A destruição, agora, “está principalmente onde não está”, “multiplica-se em ações ao portador e portadores sem ação” e “dobra todas as línguas à sua turva sintaxe”.8 Portanto, a equivalência entre produção e destruição (e não mais a destruição apaziguada pela disciplinada construção do moderno, como sustentava Paulo Prado, no prefácio à poesia pau-Brasil) emerge, no marco da “paz” do pós-guerra, através da Guerra Fria do Primeiro Mundo que, no Terceiro, porém, será de incontáveis interferências no processo democrático, como em 1964, até se disseminar como a “guerra civil mundial”, anunciada por Hannah Arendt e Carl Schmitt (1961) e analisada por Giorgio Agamben, não só em Homo sacer: o poder soberano e a vida nua I (1995), mas, fundamentalmente, em Stasis: a guerra como paradigma político (2015), onde se traça um limiar de indiferenciação entre o interno e o externo, o político e o impolítico, sendo a guerra civil a passagem pela qual o impolítico se politiza e o político torna-se econômico. “Esta história acontece em estado de emergência e de calamidade pública”, diz a menina de Chechelnyk Clarice Lispector em A hora da estrela (1977). Daí que os indivíduos, ao fabricarem a catástrofe, sejam, alternativamente, cúmplices da destruição e vítimas da exploração. Não só já não há fora, senão que desaparece a reserva. O capitalismo globalizado torna irreversível a devastação que, durante o pós-guerra, era simples aceleração. Nessa conjuntura, em vez de cosmopolitismos, não importa que sejam de abonados Oswaldos ou de pobres Silvianos, consolidam-se agora lógicas identitárias, binaristas, uma vez que o capital está abrigado sob as asas do Estado, construído a partir da identidade: nacionalismo, racismo, sexismo. Nada pode nos surpreender e diríamos que, tanto a atual histeria anti-Rússia, quanto a política do ódio ou do cancelamento, foram longamente preparadas por essa destruição simbólica da subjetividade, que se identifica com a guerra como única higiene do mundo.

O estado de emergência e de calamidade pública é o novo normal da produção-destruição que dura o mesmo tanto que a Belle Époque de uma vitória-régia. Após brevíssimas etapas de euforia, como a esfuziante fase heroica modernista, ou a globalização rampante, após a queda do muro, retornam a guerra e o fascismo como alternativas às anteriores contradições. Em vez de prosperidade coletiva, temos absurda concentração oligopólica, aliada à devastação financeira e a uma luta à morte pelo acesso a recursos básicos, pagas, indiscriminadamente, por ativos e inativos na conflagração em pauta. A identidade entre produção e destruição torna, assim, inoperante a oposição entre forças produtivas e relações de produção, pela simples razão de que as forças produtivas são, simultaneamente, forças destrutivas. Muito embora uma destruição apocalíptica do conjunto não possa (não queira) ser pensada, resta então apenas o papel, o documento avulso, e esse papel se torna ele mesmo o fim da história. Contudo, o papel, sendo igual em toda parte, ou seja, ilimitadamente divisível, desfaz o arquivo, pulverizado em miríades de escritos individuais. Mas aí se todo papel pode desaparecer, então desaparece também o infinito espaço de signos do alto modernismo.

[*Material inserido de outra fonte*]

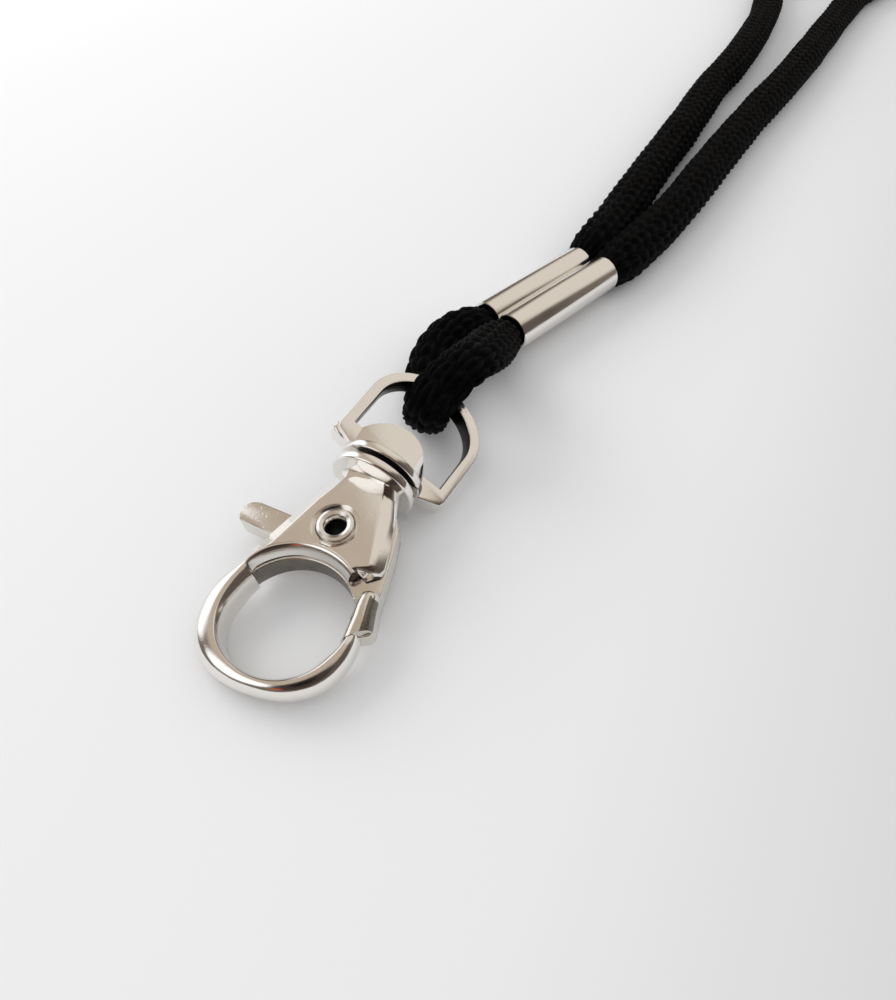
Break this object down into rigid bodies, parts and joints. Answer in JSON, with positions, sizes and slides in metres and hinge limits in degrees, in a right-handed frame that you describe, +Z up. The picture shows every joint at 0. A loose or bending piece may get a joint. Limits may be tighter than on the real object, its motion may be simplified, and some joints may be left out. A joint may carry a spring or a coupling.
{
  "type": "lanyard",
  "caption": "Neck lanyard: black knitted cord folded round a swivel D-ring and crimped in two metal ferrules, ending in a small trigger snap hook with a sprung latch.",
  "frame": {"origin": "on the surface that it lies on, under the middle of the snap hook and D-ring", "axes": "+Y from the hook's bow along the swivel axis towards the neck cord, +Z up out of the surface, +X to the right, away from the thumb lever"},
  "size_m": [0.0469, 0.3587, 0.0124],
  "materials": {
    "casting_nickel": "satin nickel plate on a die casting, fine pits",
    "latch_nickel": "satin nickel plate, coarser grain",
    "rivet_steel": "bright nickel-plated steel",
    "spring_steel": "bare spring wire",
    "ferrule_nickel": "polished nickel plate",
    "cord_black": "circular-knitted polyester cord",
    "tie_black": "woven hook-and-loop strip"
  },
  "bodies": {
    "cord": {"ring_loop": "cord_black", "ferrule_left": "ferrule_nickel", "ferrule_right": "ferrule_nickel", "crimped_cord_left": "cord_black", "crimped_cord_right": "cord_black", "cord_left": "cord_black", "cord_right": "cord_black", "cord_hank": "cord_black", "hank_tie": "tie_black"},
    "swivel_ring": {"d_ring": "casting_nickel"},
    "clasp": {"hook_body": "casting_nickel", "rivet": "rivet_steel", "latch_spring": "spring_steel", "swivel_pin": "rivet_steel"},
    "latch": {"latch": "latch_nickel"}
  },
  "joints": [
    {"name": "ring_swing", "type": "hinge", "parent": "cord", "child": "swivel_ring", "pos_m": [0.00133, 0.01879, 0.00653], "axis": [0.8988, 0.0564, -0.4347], "range_deg": [-70, 70]},
    {"name": "swivel", "type": "hinge", "parent": "swivel_ring", "child": "clasp", "pos_m": [0.00133, 0.00551, 0.0048], "axis": [0, 0.9917, 0.1287], "continuous": true},
    {"name": "latch_pivot", "type": "hinge", "parent": "clasp", "child": "latch", "pos_m": [0.00133, -0.00218, 0.00381], "axis": [0, 0.1287, -0.9917], "range_deg": [0, 22], "stiffness_Nm_per_rad": 0.02, "springref_deg": -20.05, "deforming": ["latch_spring"]}
  ]
}
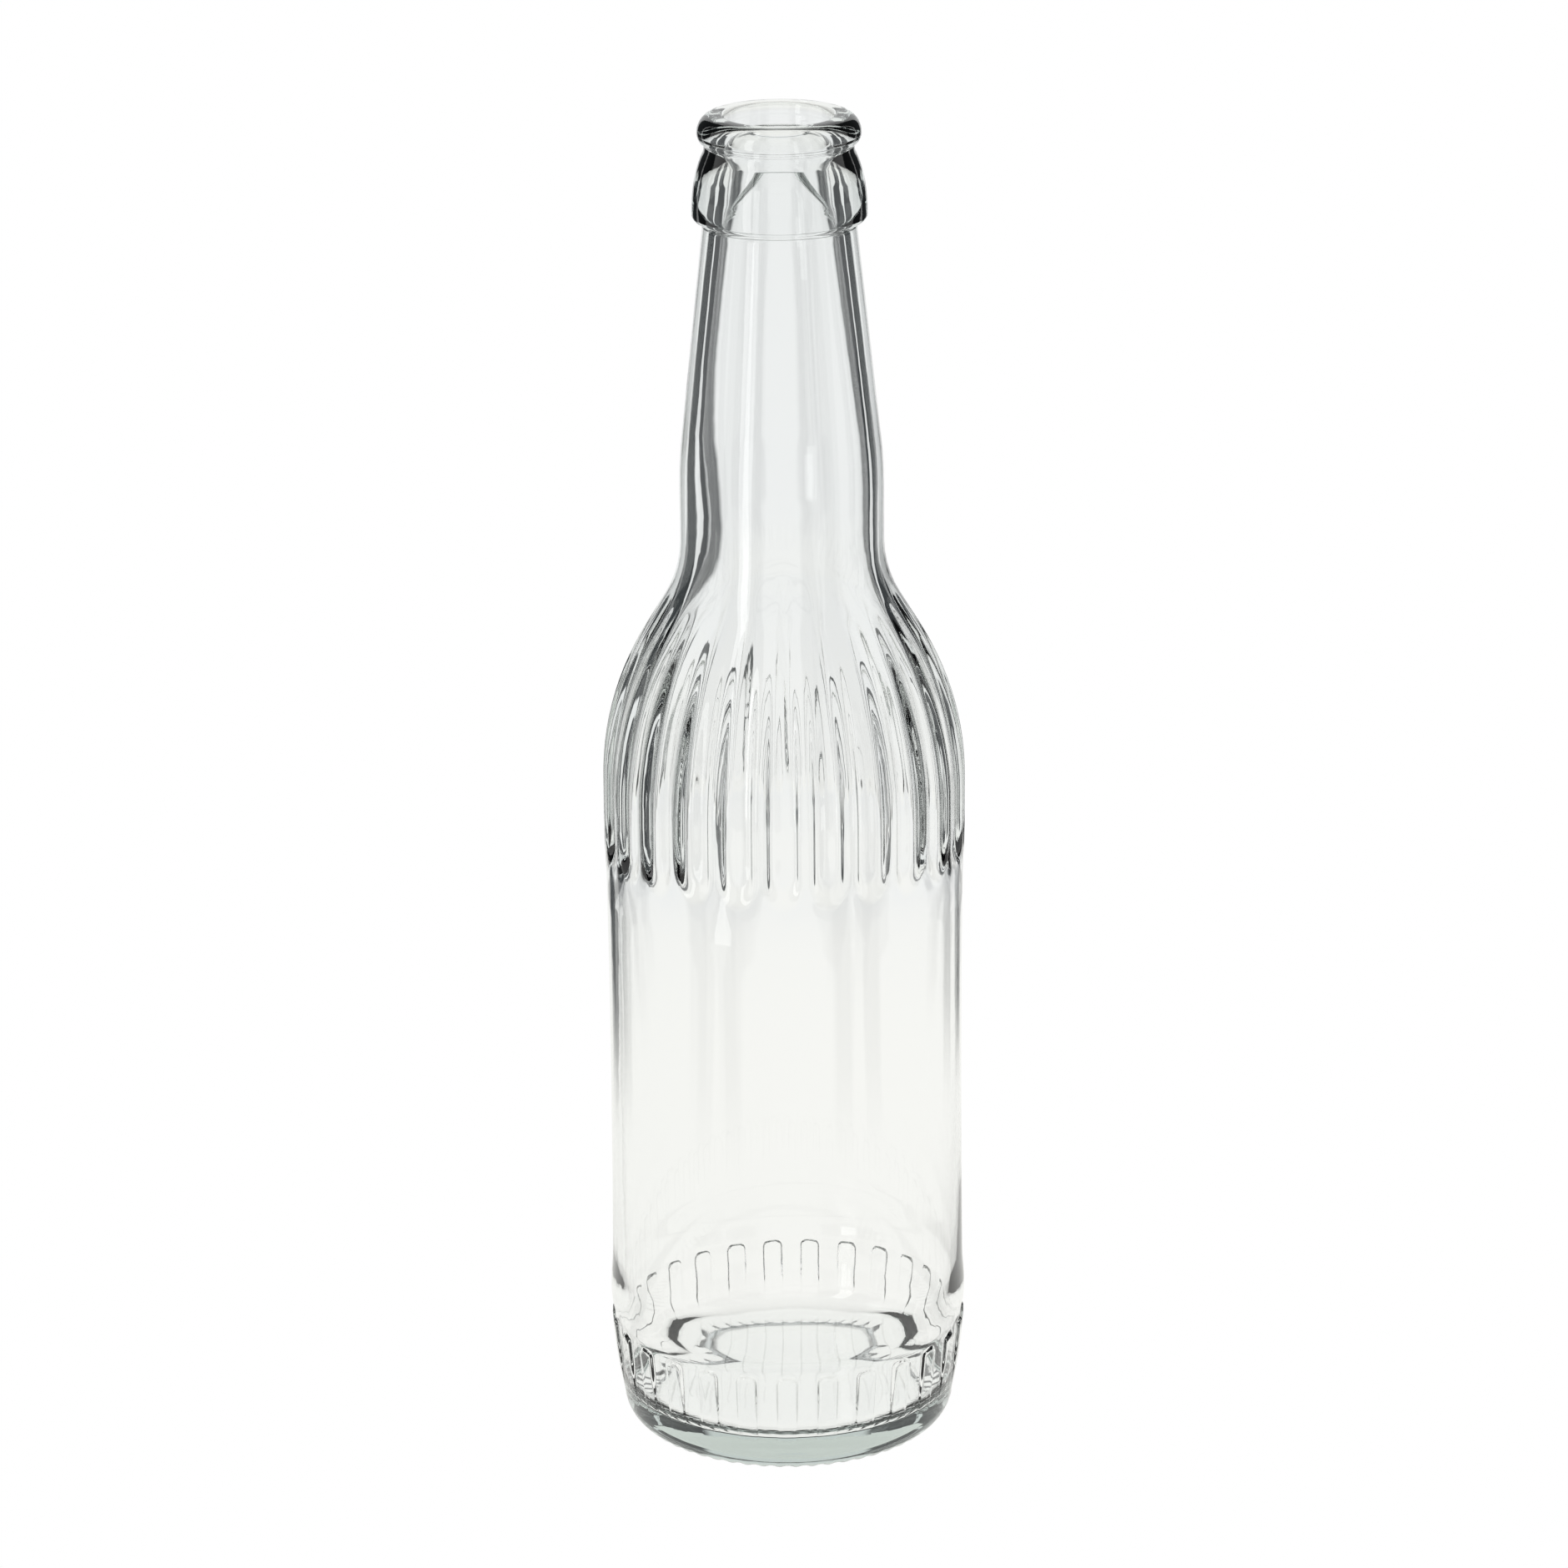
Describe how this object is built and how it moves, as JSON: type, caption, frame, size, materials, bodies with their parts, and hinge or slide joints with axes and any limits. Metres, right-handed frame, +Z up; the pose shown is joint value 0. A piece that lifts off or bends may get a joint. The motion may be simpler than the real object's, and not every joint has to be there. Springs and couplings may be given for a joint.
{
  "type": "crown cap bottle",
  "caption": "Empty clear glass long-neck bottle with a crown finish, fluted shoulder, recessed label panel, pads moulded round its heel and a shallow push-up base.",
  "frame": {"origin": "centre of the base, on the surface that the bottle stands on", "axes": "+Z up along the bottle's axis; one shoulder flute and one heel pad face -Y, the side the picture shows"},
  "size_m": [0.0608, 0.0608, 0.2286],
  "materials": {
    "clear_glass": "clear moulded glass, fire-polished"
  },
  "bodies": {
    "root": {"bottle": "clear_glass"}
  },
  "joints": []
}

Em outras palavras, o otimismo da modernidade conviveu com o pessimismo emancipatório, mas, se a denúncia do progresso técnico foi, por muito tempo, um privilégio “de direita”, enquanto o progresso, para a “esquerda”, significava a libertação do homem do poder da natureza e da tradição, a situação contemporânea inverte os fluxos. Na “Mensagem ao antropófago desconhecido” lançada após a Segunda Grande Guerra, Oswald de Andrade dizia que o ser é a “Devoração pura e eterna”, quando o homem, de volta das viagens ao país do Absoluto e do Tabu, trajeto que vai de Platão a Hegel, isto é, quando dominasse a técnica e a socialização, ele plantaria a bandeira angustiada de Agostinho, de Pascal, de Nietzsche e de Chestov. Durante a Semana, Oswald leu fragmentos de Os condenados no Municipal. Não em vão, Tristão de Athayde reconheceu neles o espectro de Tchekhov, Kouprine ou Búnin. Boris Groys, por sua vez, nos explica, em sua Introdução à antifilosofia, que, no pensamento russo do período simbolista, o impulso dionisíaco de Nietzsche se fundiu com a ideia de uma história da salvação eslavófila, que deveria concretizar a unidade da humanidade na liberdade (sobornost), e, com isso, aportar sabedoria (sophia) ao Ocidente. O dionisíaco transformou-se então em um código que expressava um ideal, uma esperança. Associava-se a essa concepção a ideia de uma Rússia futura, que superaria a cultura ocidental e realizaria a reconstrução de todo o mundo.

Os dias do centenário modernista nos encontram no recuo dessa onda.